The lure of the Newtown lights meant that first support Calling All Cars ranked second to takeaway spring rolls, but second support Dead Letter Circus drew not only my attention, but also quite a crowd. The gentleman seated behind me who exclaimed "this band's terrible" certainly wasn't watching the same band I was. This was one of the tightest DLC sets I've witnessed, and the inclusion of new tracks and an announcement of a much-anticipated debut album to be released later in the year brought a stir of excitement. A worthy support act to be sure.

  

Taking the stage to a roar of approval, The Butterfly Effect started with The Window and The Watcher, and as a tour in support of 2008 long player Final Conversation of Kings was an apt choice. The last tour was pirate themed, with matching costumes and backdrops, but this time the approach was more sleek and stylised, with a large screen behind the band switching between visual effects and film clip montages. Striking silhouetted images were the most stunning of these, and the correlation between the visuals and the music were remarkably well planned. A particular pleasure was track World On Fire, which included an amazing montage of protest and war footage that match perfectly with the lyrics and tone of the song.

  

In a recent review I complained that Cog played the same old songs and were desperate for some new tracks after touring their most recent album for the last year or so.

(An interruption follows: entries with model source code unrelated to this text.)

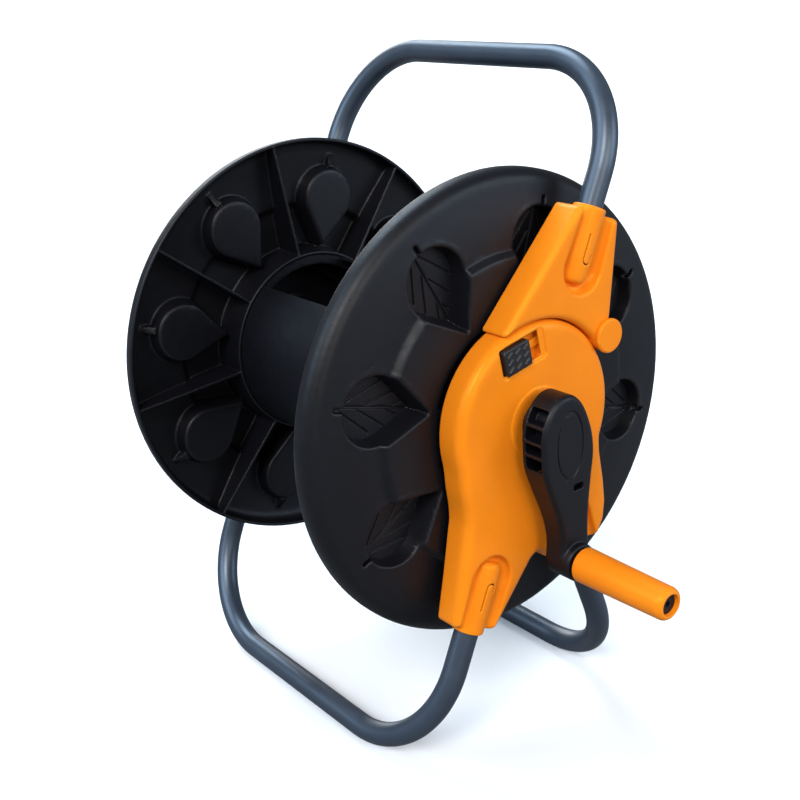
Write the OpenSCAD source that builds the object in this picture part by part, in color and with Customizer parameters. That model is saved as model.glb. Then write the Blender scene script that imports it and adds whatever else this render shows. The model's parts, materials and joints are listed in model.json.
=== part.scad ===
// Portable garden hose reel: a drum with two flanges turns between two moulded side
// frames on tubular foot bows. A crank winds it, water enters through the rear axle,
// and the carrying handle folds down beside the drum.
// Millimetres, +Z up, drum axis along Y, crank at the front (-Y).
// Origin: on the floor, at the centre of the whole reel's footprint box.

/* [Drum] */
// Outside diameter of both flanges
flange_d = 380; // [372:2:386]
// Distance between the rim planes of the two flanges
drum_w = 280; // [240:5:320]
// Outside diameter of the winding barrel
barrel_d = 167; // [165:1:167]
// Moulded wall thickness of the flanges
wall = 3; // [2.5:0.1:3.2]
// Leaf-shaped recesses in each flange
leaf_count = 8; // [6:1:8]
// Angle of the first leaf, seen from the crank side
leaf_phase = 31; // [25:1:35]

/* [Frame] */
// Outside diameter of the steel tube
tube_d = 20; // [19:0.5:20]
// Wall of the steel tube
tube_wall = 1.2; // [1:0.1:2]
// Distance from a flange's rim plane out to the tube's centre
tube_z = 31; // [31:0.5:32]
// Radius from drum axis to the centre of a foot bow's bar
foot_reach = 297; // [290:1:320]
// Angle between each foot and the vertical
foot_tilt = 22.5; // [20:0.5:24]
// Radius from drum axis to the centre of the handle's bar
handle_reach = 283; // [275:1:300]
// Angle of the handle above the horizontal
handle_angle = 67.5; // [66:0.5:69]
// Centreline radius of the tube bends
bend_r = 88; // [70:2:100]
// Radius of the side frame's round body
body_r = 80; // [79:0.5:80]

/* [Crank] */
// Distance between the drum axis and the grip axis
crank_throw = 112; // [105:1:116]
// Angle of the crank, seen from the crank side
crank_angle = -84.4; // [-90:0.2:-80]
// Length of the turning grip
grip_len = 87; // [80:1:95]
// Diameter of the grip at its root
grip_d = 29; // [28:0.5:31]

/* [Water] */
// Radius of the quick-connect spigot on the inlet
inlet_r = 6.4; // [6.2:0.1:6.6]
// Radius of the hose tail inside the barrel
tail_r = 6.3; // [6:0.1:6.5]

/* [Hidden] */
$fn = 96;

orange = "#f08a1c";
black = "#26262a";
tube_grey = "#5c6674";
steel = "#b4b8bc";
rubber = "#151515";

eps = 0.01;
run_gap = 0.06;                 // radial clearance of a running fit
flange_r = flange_d / 2;
barrel_r = barrel_d / 2;
tube_r = tube_d / 2;
fit_r = tube_r + run_gap;

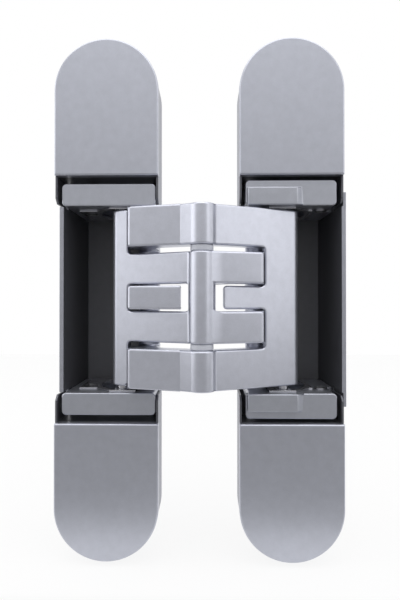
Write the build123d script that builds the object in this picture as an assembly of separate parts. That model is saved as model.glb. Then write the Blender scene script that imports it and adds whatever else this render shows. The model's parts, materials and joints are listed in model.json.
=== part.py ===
from build123d import *
from math import atan2, cos, degrees, hypot, radians, sin
import os

# Concealed door hinge, open flat at 180 degrees. X runs across both leaves, Y into the timber
# and Z up. The jamb leaf is on the left and the door leaf on the right. Two crossed arms join
# them: each turns on a pin in one leaf and slides along a curved track in the other.
# Sizes are in millimetres. The part is modelled about the centre pin's plane and is moved to
# its origin, the middle of the jamb leaf's screw pattern, when it is written.

os.makedirs("parts", exist_ok=True)

# Leaves
leaf_height = 160.0
leaf_rim = 4.594         # between the jamb tracks and the leaf's outer side
open_gap = 24.8          # between the leaves with the door fully open
closed_gap = 4.0         # between the leaves with the door shut
side_set = 1.0           # how far the side adjusters carry the works to the right
jamb_block_set = 0.5     # the same for the fronts of the pivot blocks
door_block_set = 0.0
cover_thickness = 3.0
cover_wall = 1.4
cover_chamfer = 0.35
peg_radius = 1.5
peg_length = 5.0
peg_clearance = 0.15
peg_from_screws = 5.0    # a cover's two pegs stand on the leaf's middle line

# End frames, which are screwed to the timber
frame_back = 13.5
frame_setback = 0.1      # inside the cover's outline, on every side
lug_length = 8.4
lug_thickness = 0.65
lug_front = 1.2
lug_chamfer = 1.6
screw_spacing_x = 15.0
screw_from_adjusters = 12.0
screw_hole_radius = 2.6
screw_sink_radius = 5.0

# Channel, the deep pocket that the arms fold into
channel_wall = 1.3
channel_inset = 3.7      # inner wall from the leaf's inner edge
wall_play = 0.3          # between the inner wall and the block's rear
channel_front = 2.5
channel_room = 10.6      # behind the sliding pin's deepest place, for the arm's end
channel_lap = 0.2        # behind the end frames
step_gap = 0.5           # between an end frame's back and the widened pocket
lug_gap = 0.8
channel_cut = 17.0       # depth of the inner wall's front edge, which the arms pass over
edge_round = 0.5

# Pivot blocks, which carry the pins and the tracks
jamb_block_play = 0.65   # room beside a block for the side adjustment
door_block_play = 1.2
block_front = 1.8
block_back_rim = 1.4     # behind the track
block_room = 9.1         # from the block's face to the cover's inner edge
jamb_block_height = 6.9
door_block_height = 7.9
block_corner = 1.4
block_edge = 0.45
block_overlap = 1.0      # of a block's front on its rear
hub_reach = 4.0          # of the thick part round the pivot pin
tongue_width = 20.0
tongue_thickness = 4.0
tongue_rise = 12.0       # above the channel's end wall
tongue_clearance = 0.3
pad_setback = 0.5        # from the block's inner side
pad_width = 15.2
pad_height = 5.5
pad_thickness = 1.5
pad_slope = 1.8
pad_round = 0.6

# Adjusters under the covers
adjuster_from_window = 6.0
adjuster_side = 9.5
clamp_radius = 2.5
clamp_head_radius = 4.2
clamp_head_height = 2.8
clamp_slot_play = 1.5
clamp_head_play = 0.2
head_sink = 0.2          # clamp screw's head below the frame's face
adjuster_sink = 1.0
depth_screw_radius = 2.5
eccentric_radius = 3.5
eccentric_offset = 1.0
eccentric_nose_radius = 1.5
eccentric_nose_length = 3.0
socket_flats = 3.0
socket_depth = 2.2

# Linkage: the centre pin C, a fixed pivot D and a sliding pin Q in each leaf
knuckle_depth = 5.6      # centre pin in front of the leaves
shut_reach = 25.8        # centre pin from a leaf's inner edge with the door shut
pivot_depth = 12.5
short_slide_inset = 13.1
long_slide_inset = 13.3
slide_depth = 7.4
arm_half_height = 27.4
arm_lift = 0.5           # the arms hang this much above the leaves' middle
arm_play = 1.0           # between the arms' top and the upper blocks
knuckle_half = 13.5      # half height of the short arm's knuckle
knuckle_gap = 1.9        # between the short arm's knuckle and the long arm's
tab_half = 3.5
tab_play = 0.6
tab_gap = 2.3            # between a tab's end and the short arm's knuckle
long_knuckle_radius = 4.1
short_knuckle_radius = 4.0
boss_radius = 3.5
plate_front = 1.0        # plate's face in front of the centre pin's axis, beside the knuckle
plate_slope = 0.45
finger_front = 1.4       # finger's face in front of that axis, at its crease
finger_slope = 0.283
finger_rise = 2.3        # from the crease to the knuckle
finger_root = 0.3        # extra thickness of a finger at the knuckle
arm_thickness = 5.0
crease_reach = 6.4       # where the finger's face bends, from the centre pin
finger_heel = 5.5        # finger's end stops this far in front of its pivot
elbow = 2.0
spine_back = 3.6         # behind the sliding pin's axis
spine_web = 4.8
spine_waist = 7.7
long_spine_inside = 6.5  # from the sliding pin to the spine's face that looks at the fingers
long_spine_outside = 4.5
short_spine_inside = 2.55
short_spine_outside = 2.7
long_finger_gap = 0.35   # between the long arm's fingers and the short arm's spine
short_finger_gap = 0.6
spine_round = 2.6
spine_back_round = 1.8
finger_round = 1.4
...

The same could not be said for The Butterfly Effect even though their most recent release was almost twelve months ago. The set was fresh and fast paced, and although heavily peppered with songs from the new album, the crowd lapped it up and the execution was second to none.

  

Highlights were certainly the newer tracks including The Way and Final Conversation, but songs from Imago including A Slow Decent are always a pleasure to hear live, becoming somewhat classic staples of the band's tour setlists. The piece de resistance, however, was certainly a cover of Australian Crawl's Reckless – not a single mouth remained silent as the chorus resonated throughout the theatre.

  

Overall, a thoroughly enjoyable musical experience – definitely try to catch these guys on tour.